• [PROBLEM TO SOLVE] Filter the records below down to lines containing "Then".

3D code data
* * * * * * *
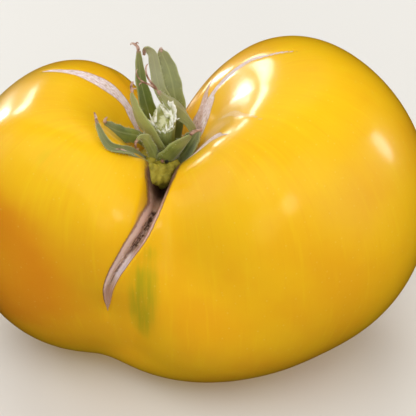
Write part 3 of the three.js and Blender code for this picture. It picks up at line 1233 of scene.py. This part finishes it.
# Torn white shards on the rim: (line, half thicknesses in millimetres, flatness)
shards = [
    (
        [(-6.1, -7.3, 68.3), (-5.2, -5.6, 69.4), (-5.3, -3.6, 71.2), (-6.3, -2.4, 73), (-8, -2.2, 74.6)],
        (0.5, 0.75, 0.7, 0.55, 0.1),
        0.5,
    ),
    ([(-6, -3.6, 70.4), (-7, -3.2, 72), (-8.5, -3.2, 74.1)], (0.75, 0.55, 0.08), 0.45),
    ([(-9.6, -5.6, 70.1), (-9.4, -5, 71.7), (-9.1, -4.4, 73.4)], (0.5, 0.36, 0.08), 0.5),
    ([(-10, -6, 70), (-10.6, -5.6, 71.6), (-11, -5.1, 72.8)], (0.4, 0.26, 0.08), 0.6),
    ([(-9.6, -6.4, 69.6), (-10.7, -6.2, 70.8), (-11.8, -5.8, 71.8)], (0.4, 0.24, 0.08), 0.6),
    ([(-6.4, -7.4, 68.2), (-6.7, -6.8, 69.4), (-6.7, -6.3, 70.4)], (0.4, 0.3, 0.08), 0.5),
    ([(-5.6, -7, 68.4), (-5.6, -6.2, 69.8), (-5.9, -5.5, 71)], (0.42, 0.3, 0.08), 0.5),
    ([(-6, -2, 70.6), (-6.5, -1.6, 72.4), (-7.5, -1.4, 73.9)], (0.7, 0.5, 0.1), 0.45),
    ([(-4.2, -4.6, 70.4), (-3.7, -4.7, 70.8), (-3.2, -4.8, 70.9)], (0.24, 0.16, 0.06), 0.7),
]


def stubAxes():
    foot = np.array(stub["foot"], dtype=float)
    head = np.array(stub["head"], dtype=float)
    axis = unit(head - foot)
    across = unit(np.cross(axis, (0, 1, 0)))
    return foot, head, axis, across, np.cross(across, axis)


# Share 0 of the rim's heights is the left side, and it goes round by the back
def rimHeight(angle):
    return along(stub["rimHeights"], (angle / (2 * np.pi)) % 1)


def makeStub():
    deselectAll()
    bpy.ops.mesh.primitive_cylinder_add(
        vertices=stub["segments"], radius=1, depth=1, end_fill_type="TRIFAN"
    )
    piece = newest("stalkEnd")
    bpy.ops.object.mode_set(mode="EDIT")
    bpy.ops.mesh.select_all(action="SELECT")
    bpy.ops.mesh.subdivide(number_cuts=stub["cuts"])
    bpy.ops.object.mode_set(mode="OBJECT")
    rough = readPoints(piece)
    foot, head, axis, across, outward = stubAxes()
    tear = unit(stub["tearNormal"])
    share = rough[:, 2] + 0.5
    inward = np.hypot(rough[:, 0], rough[:, 1])
    angle = np.arctan2(rough[:, 1], rough[:, 0])
    straight = stub["footRadius"] + (stub["headRadius"] - stub["footRadius"]) * share
    reach = straight - (straight - stub["neckRadius"]) * np.sin(np.pi * share)
    reach = reach + stub["ribDepth"] * np.cos(stub["ribs"] * angle) * inward
    radial = across * np.cos(angle)[:, None] + outward * np.sin(angle)[:, None]
    offset = radial * (inward * reach)[:, None]
    tilt = -(offset @ tear) / (axis @ tear)
    rim = np.clip((inward - stub["rimStart"]) / stub["rimWidth"], 0, 1) ** 2
    waves = [height * np.sin(angle * count + turn) for height, count, turn in stub["raggedWaves"]]
    ragged = sum(waves) * rim
    pith = stub["pithHeight"] * np.sin(rough[:, 0] * 11) * np.sin(rough[:, 1] * 9 + 1) * (1 - rim)
    hollow = rimHeight(angle) * rim - stub["hollowDepth"] * (1 - rim)
    length = np.linalg.norm(head - foot) + tilt + ragged + pith + hollow
    points = foot + offset + axis * (length * share)[:, None]
    writePoints(piece, points * mm)
    writeAttribute(piece, "tearPlace", np.stack([rim, share, angle], -1))
    recalculate(piece)
    bpy.ops.object.shade_smooth_by_angle(angle=math.radians(stub["smoothAngle"]))
    return piece


def makeFibres():
    draw = random.Random(fibres["seed"])
    foot, head, axis, across, outward = stubAxes()
    tear = unit(stub["tearNormal"])
    pieces = [makeThread("shard", line, radii, 16, 8, flat) for line, radii, flat in shards]
    for number in range(fibres["count"]):
        angle = draw.uniform(0, 2 * math.pi)
        reach = stub["headRadius"] * draw.uniform(*fibres["ring"])
        offset = (across * math.cos(angle) + outward * math.sin(angle)) * reach
        tilt = -(offset @ tear) / (axis @ tear)
        level = np.linalg.norm(head - foot) + tilt - fibres["rootDepth"]
        level = level + rimHeight(np.array([angle]))[0] * fibres["rimShare"]
        start = foot + offset + axis * level
        lean = np.array([draw.uniform(*span) for span in fibres["leans"]])
        way = unit(axis + unit(offset) * fibres["spread"] + lean * fibres["leanShare"])
        bend = np.array([draw.uniform(*span) for span in fibres["bends"]])
        length = draw.uniform(*fibres["length"])
        line = [start, start + way * length * 0.5, start + (way + bend) * length]
        radius = draw.uniform(*fibres["radius"])
        pieces.append(makeThread("fibre", line, (radius, radius * 0.8, fibres["tipRadius"]), 6, 4))
    piece = joinPieces(pieces, "stalkFibres")
    recalculate(piece)
    return piece


stalk = {
    "side": srgb(122, 130, 40),
    "sideLight": srgb(172, 176, 110),
    "pith": srgb(216, 214, 172),
    "pithDark": srgb(158, 158, 90),
    "fibre": srgb(238, 236, 222),
    "fibreDull": srgb(204, 204, 160),
    "streakScale": 2400,
    "patchScale": 600,
    "fibrePatchScale": 900,
    "bumpDepth": 0.0004,
}


def stalkMaterial():
    shader = Shader("stalkEnd")
    place = shader.place()
    rim, share, angle = shader.attribute("tearPlace").parts()
    streaks = shader.noise(shader.stretch(place, (1, 1, 0.12)), stalk["streakScale"], 3)
    patches = shader.noise(place, stalk["patchScale"], 3)
    colour = shader.mix(share.rise(0.3, 0.95) * (0.4 + streaks), stalk["side"], stalk["sideLight"])
    pith = shader.mix(patches.rise(0.4, 0.6), stalk["pithDark"], stalk["pith"])
    colour = shader.mix(rim.rise(0.8, 0.4), colour, pith)
    torn = rim.rise(0.5, 0.9) * share.rise(0.97, 0.995)
    rightSide = abs(angle).rise(0.9, 1.8)
    colour = shader.mix(torn * (0.3 + rightSide * 0.7), colour, stalk["fibre"])
    return shader.finish(
        {
            "Base Color": colour,
            "Roughness": 0.6 + patches * 0.15,
            "Normal": shader.bump(streaks, 0.7, stalk["bumpDepth"]),
            "Subsurface Weight": 0.1,
            "Subsurface Radius": (0.001, 0.001, 0.0005),
            "Subsurface Scale": 1.0,
        }
    )


def fibreMaterial():
    shader = Shader("stalkFibres")
    patches = shader.noise(shader.place(), stalk["fibrePatchScale"], 3)
    colour = shader.mix(patches.rise(0.45, 0.65), stalk["fibre"], stalk["fibreDull"])
    return shader.finish({"Base Color": colour, "Roughness": 0.5 + patches * 0.2})


dress(makeStub(), stalkMaterial(), "stem_stub")
dress(makeFibres(), fibreMaterial(), "stem_stub")
print("stalk end made")


# Fine pale hairs near the edges of the sepals, in millimetres
hairs = {
    "perSepal": 110,
    "seed": 11,
    "length": (0.4, 1.1),
    "radius": 0.03,
    "sharesAlong": (0.12, 0.94),
    "sharesAcross": (0.55, 1),
    "edgeInset": 0.97,
    "faceLift": 0.15,
    "outOfFace": 0.7,
    "unruliness": 0.5,
    "colour": srgb(206, 208, 168),
    "pale": srgb(236, 236, 214),
    "tintScale": 600,
}


# One thin cone, copied to each place and turned there
def makeHairs():
    deselectAll()
    bpy.ops.mesh.primitive_cone_add(vertices=3, radius1=1, radius2=0, depth=1)
    piece = newest("calyxHairs")
    cone = readPoints(piece)
    faces = [tuple(face.vertices) for face in piece.data.polygons]
    draw = random.Random(hairs["seed"])
    points = []
    for sepal in sepals.values():
        for number in range(hairs["perSepal"]):
            share = np.array([draw.uniform(*hairs["sharesAlong"])])
            across = draw.choice((-1, 1)) * draw.uniform(*hairs["sharesAcross"]) ** 0.5
            middle, side, normal, halfWidth = [value[0] for value in sepalFrame(sepal, share)]
            face = draw.choice((-1, 1))
            lift = sepal["cup"] * halfWidth * across**2 + face * hairs["faceLift"]
            start = middle + side * across * halfWidth * hairs["edgeInset"] + normal * lift
            lean = np.array([draw.uniform(-1, 1) for axis in range(3)]) * hairs["unruliness"]
            way = unit(side * across + normal * face * hairs["outOfFace"] + lean)
            beside = unit(np.cross(way, (0.3, 0.5, 0.8)))
            size = hairs["radius"]
            length = draw.uniform(*hairs["length"])
            spread = beside * cone[:, :1] * size + np.cross(way, beside) * cone[:, 1:2] * size
            points.append(start + spread + way * (cone[:, 2:] + 0.5) * length)
    count = len(cone)
    allFaces = [tuple(c + n * count for c in face) for n in range(len(points)) for face in faces]
    mesh = bpy.data.meshes.new("calyxHairs")
    mesh.from_pydata((np.concatenate(points) * mm).tolist(), [], allFaces)
    piece.data = mesh
    recalculate(piece)
    return piece


def hairMaterial():
    shader = Shader("calyxHairs")
    tint = shader.noise(shader.place(), hairs["tintScale"], 2)
    colour = shader.mix(tint, hairs["colour"], hairs["pale"])
    return shader.finish({"Base Color": colour, "Roughness": 0.5 + tint * 0.1})


dress(makeHairs(), hairMaterial(), "calyx")
print("hairs made")


# Floor, light and camera
studio = {
    "floorSize": 3.0,
    "floorColour": srgb(216, 213, 206),
    "floorPale": srgb(222, 219, 213),
    "floorPatchScale": 6,
    "floorRoughness": 0.85,
    "world": (0.92, 0.95, 1.0),
    "worldStrength": 0.42,
    "target": (3.95 * mm, 0.25 * mm, 39 * mm),
    "elevation": 36,
    "distance": 0.466,
    "lens": 100,
    "sensor": 24,
    "nearClip": 0.01,
}

# Soft lamps: azimuth and elevation in degrees, distance, width, height in metres, watts,
# colour, and whether dull and glossy surfaces show them
lamps = {
    "window": (123.5, 7, 1.0, 0.17, 0.22, 1.4, (1.0, 0.98, 0.96), True, True),
    "windowLeft": (115, 21, 1.0, 0.24, 0.12, 0.82, (1.0, 0.98, 0.96), True, True),
    "overhead": (-120, 60, 1.0, 0.9, 0.9, 4.8, (1.0, 0.99, 0.97), True, False),
    "sheen": (178, 30, 1.4, 0.9, 0.9, 0.8, (1.0, 0.99, 0.97), False, True),
    "sheenWide": (178, 28, 1.4, 1.6, 1.6, 1.2, (1.0, 0.99, 0.97), False, True),
    "sheenWidest": (178, 26, 1.4, 2.4, 2.4, 1.2, (1.0, 0.99, 0.97), False, True),
    "front": (-95, 18, 1.2, 0.8, 0.8, 3.6, (1.0, 0.99, 0.97), True, False),
    "fill": (-15, 10, 1.3, 1.0, 1.0, 3.8, (1.0, 0.99, 0.97), True, False),
    "back": (95, 45, 1.2, 1.0, 1.0, 6.2, (1.0, 0.99, 0.97), True, False),
    "rightSide": (14, 16, 1.0, 0.14, 0.34, 0.8, (0.96, 0.98, 1.0), True, True),
    "spark": (-61, 32, 1.0, 0.36, 0.36, 0.5, (1.0, 0.98, 0.96), False, True),
    "sky": (-40, 48, 1.4, 1.1, 1.1, 3, (0.98, 0.99, 1.0), True, False),
}


def makeFloor():
    deselectAll()
    bpy.ops.mesh.primitive_plane_add(size=studio["floorSize"], location=(0, 0, 0))
    floor = newest("studioFloor")
    shader = Shader("studioFloor")
    patches = shader.noise(shader.place(), studio["floorPatchScale"], 3)
    colour = shader.mix(patches, studio["floorColour"], studio["floorPale"])
    values = {"Base Color": colour, "Roughness": studio["floorRoughness"]}
    floor.data.materials.append(shader.finish(values))
    floor.visible_diffuse = False
    floor.visible_glossy = False


def pointAt(thing, place, target):
    thing.location = place
    thing.rotation_euler = (Vector(target) - Vector(place)).to_track_quat("-Z", "Y").to_euler()


def makeLamp(name, azimuth, elevation, distance, width, height, watts, colour, onDull, inGloss):
    way = direction(np.radians(90 - elevation), np.radians(azimuth))
    data = bpy.data.lights.new(name, "AREA")
    data.shape = "ELLIPSE"
    data.size = width
    data.size_y = height
    data.energy = watts
    data.color = colour
    lamp = bpy.data.objects.new(name, data)
    lamp.visible_diffuse = onDull
    lamp.visible_glossy = inGloss
    bpy.context.scene.collection.objects.link(lamp)
    target = np.array(studio["target"])
    pointAt(lamp, tuple(target + way * distance), tuple(target))


def makeWorld():
    world = bpy.data.worlds.new("studioSky")
    bpy.context.scene.world = world
    world.use_nodes = True
    background = world.node_tree.nodes["Background"]
    background.inputs["Color"].default_value = (*studio["world"], 1)
    background.inputs["Strength"].default_value = studio["worldStrength"]
    world.cycles_visibility.glossy = False
    bpy.context.scene.view_settings.view_transform = "Standard"


def makeCamera():
    data = bpy.data.cameras.new("photoCamera")
    data.lens = studio["lens"]
    data.sensor_width = studio["sensor"]
    data.clip_start = studio["nearClip"]
    camera = bpy.data.objects.new("photoCamera", data)
    bpy.context.scene.collection.objects.link(camera)
    tilt = math.radians(studio["elevation"])
    target = Vector(studio["target"])
    place = target + Vector((0, -math.cos(tilt), math.sin(tilt))) * studio["distance"]
    pointAt(camera, place, target)
    bpy.context.scene.camera = camera


makeFloor()
for name, values in lamps.items():
    makeLamp(name, *values)
makeWorld()
makeCamera()
print("studio made")
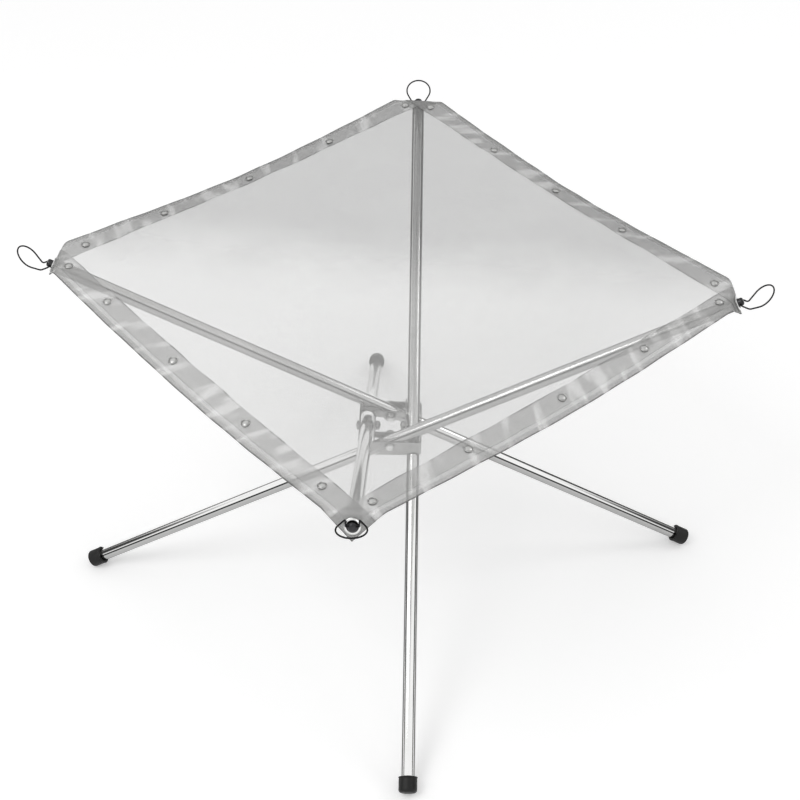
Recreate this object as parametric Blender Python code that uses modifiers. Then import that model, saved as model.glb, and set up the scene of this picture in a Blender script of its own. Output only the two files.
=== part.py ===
"""Folding mesh fire pit: a square steel gauze held up by four crossed tubes.

Each tube is pinned at its middle in a square hub, so that the four fold together
like scissors. A spring clip on each tube's tip keeps a corner eyelet of the gauze in place.
Units are metres and degrees, +Z is up, and the origin is on the ground below the hub.
"""

import math

import bmesh
import bpy
from mathutils import Matrix, Vector

# Driving sizes of the gauze sheet and its hems
SHEET_SIDE = 0.560
SHEET_THICKNESS = 0.0008
SHEET_SAG = 0.006
EDGE_SAG = 0.004
HEM_WIDTH = 0.030
HEM_THICKNESS = 0.0008
HEM_DROOP = 0.008
CORNER_PITCH = 0.005
CORNER_CELLS = 9
MIDDLE_CELLS = 8
BEND_FIRST_CELL = 7
EYELET_FROM_TIP = 0.0155

# Driving sizes of the hem rivets
RIVETS_A_SIDE = 5
RIVET_FROM_CORNER = 0.040
RIVET_FROM_EDGE = 0.019
RIVET_SHANK_RADIUS = 0.0015
RIVET_HEAD_RADIUS = 0.0047
RIVET_HEAD_HEIGHT = 0.0014
RIVET_TAIL_RADIUS = 0.0038
RIVET_TAIL_HEIGHT = 0.0009

# Driving sizes of the corner eyelets
EYELET_BORE_RADIUS = 0.0055
EYELET_WALL = 0.0006
EYELET_FLANGE_RADIUS = 0.0085
EYELET_ROLL_HEIGHT = 0.0018
WASHER_RADIUS = 0.0084
WASHER_THICKNESS = 0.0008

# Driving sizes of the legs
LEG_ANGLE = 29.0
LEG_OFFSET = 0.027
LOWER_REACH = 0.425
TUBE_RADIUS = 0.0075
TUBE_WALL = 0.0012

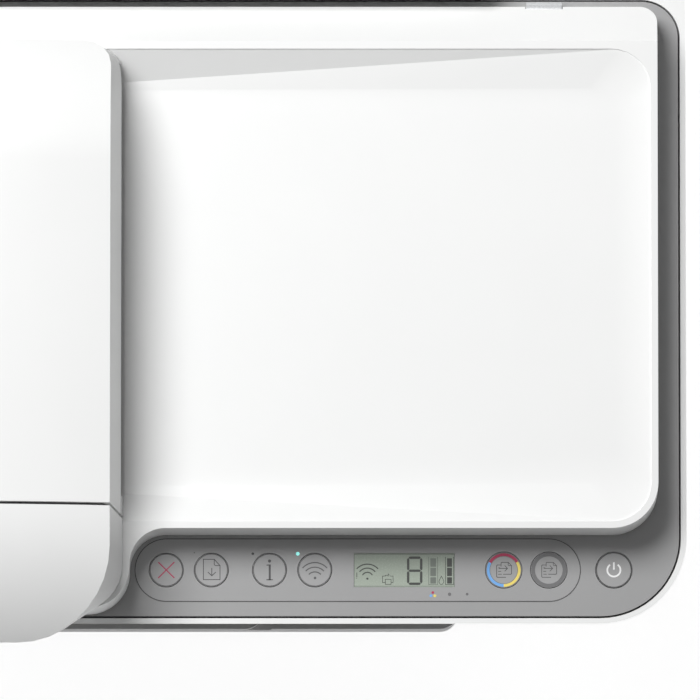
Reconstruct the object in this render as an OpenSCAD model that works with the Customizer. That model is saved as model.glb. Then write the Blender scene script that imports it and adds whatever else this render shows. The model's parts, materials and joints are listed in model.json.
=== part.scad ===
// Inkjet all-in-one printer with a document feeder, a flatbed scanner and a rear paper feed.
// Origin at the middle of the footprint, on the floor. +X right, -Y front, +Z up. Millimetres.

/* [Housing] */
// Width of the body at its rim
body_w = 428; // [420:1:440]
// Distance from the origin to the front rim
body_front = 151; // [149:0.5:156]
// Distance from the origin to the rear wall
body_rear = 166; // [165:0.5:172]
// Height of the control deck and the rim round it
rim_z = 127; // [125:0.5:135]
// How far the front wall leans in, from rim to floor
front_lean = 24; // [16:0.5:26]
// How far each side wall leans in
side_lean = 9; // [4:0.5:11]
// Height of the seam between lower and upper housing
seam_z = 38; // [37:0.5:41]
// Wall thickness of the housings
wall = 2.5; // [2:0.1:3]
// Plan radius of the two front corners
corner_r = 39; // [30:1:44]
// Plan radius of the two rear corners
rear_corner_r = 20; // [14:1:28]
// Height of the raised rear paper block
rear_block_z = 150; // [148:0.5:153]
// Width of the raised rear paper block
rear_block_w = 250; // [244:1:262]
// Height of the rubber feet
foot_h = 3; // [2:0.5:3]
// Width of the dark joint between rim and scanner frame
groove = 0.9; // [0.5:0.1:1.4]

/* [Scanner] */
// Height of the scanner frame from its floor to the deck
scanner_h = 31; // [30:0.5:32]
// Width of the flatbed glass
glass_w = 297; // [290:1:300]
// Depth of the flatbed glass
glass_d = 216; // [210:1:217]
// X of the left edge of the flatbed glass
glass_x = -107; // [-110:1:-104]
// Thickness of both glasses
glass_t = 3; // [2:0.5:3.5]
// Width of the feeder's strip glass
strip_w = 18; // [14:1:19]
// Width of the scan bar
scan_bar_w = 22; // [16:1:26]

/* [Control panel] */
// Length of the stadium overlay
overlay_w = 201; // [199:1:208]
// Depth of the stadium overlay
overlay_d = 28.8; // [26:0.2:29.2]
// X of the middle of the overlay
overlay_x = 65.8; // [62:0.2:66]
// Y of the row of keys
key_y = -126.6; // [-127.2:0.2:-126]
// Thickness of the overlay
overlay_t = 1.2; // [0.8:0.1:1.6]
// Diameter of the four plain keys
key_d = 15.1; // [12:0.1:16]
// Diameter of the two copy keys and the power key
copy_key_d = 16.2; // [13:0.1:17]
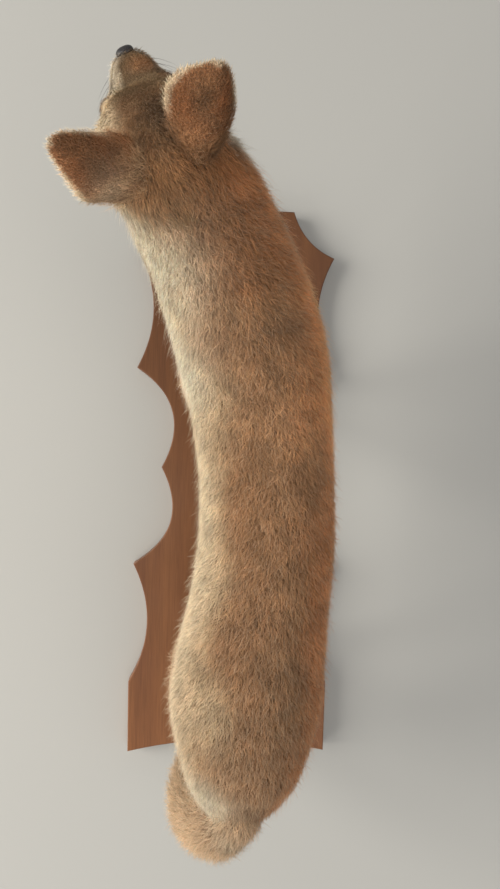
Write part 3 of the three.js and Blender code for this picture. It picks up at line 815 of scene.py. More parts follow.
* * * * * * *
• [SOLUTION TO THE PROBLEM]
Recreate this object as parametric Blender Python code that uses modifiers. Then import that model, saved as model.glb, and set up the scene of this picture in a Blender script of its own. Output only the two files.
Reconstruct the object in this render as an OpenSCAD model that works with the Customizer. That model is saved as model.glb. Then write the Blender scene script that imports it and adds whatever else this render shows. The model's parts, materials and joints are listed in model.json.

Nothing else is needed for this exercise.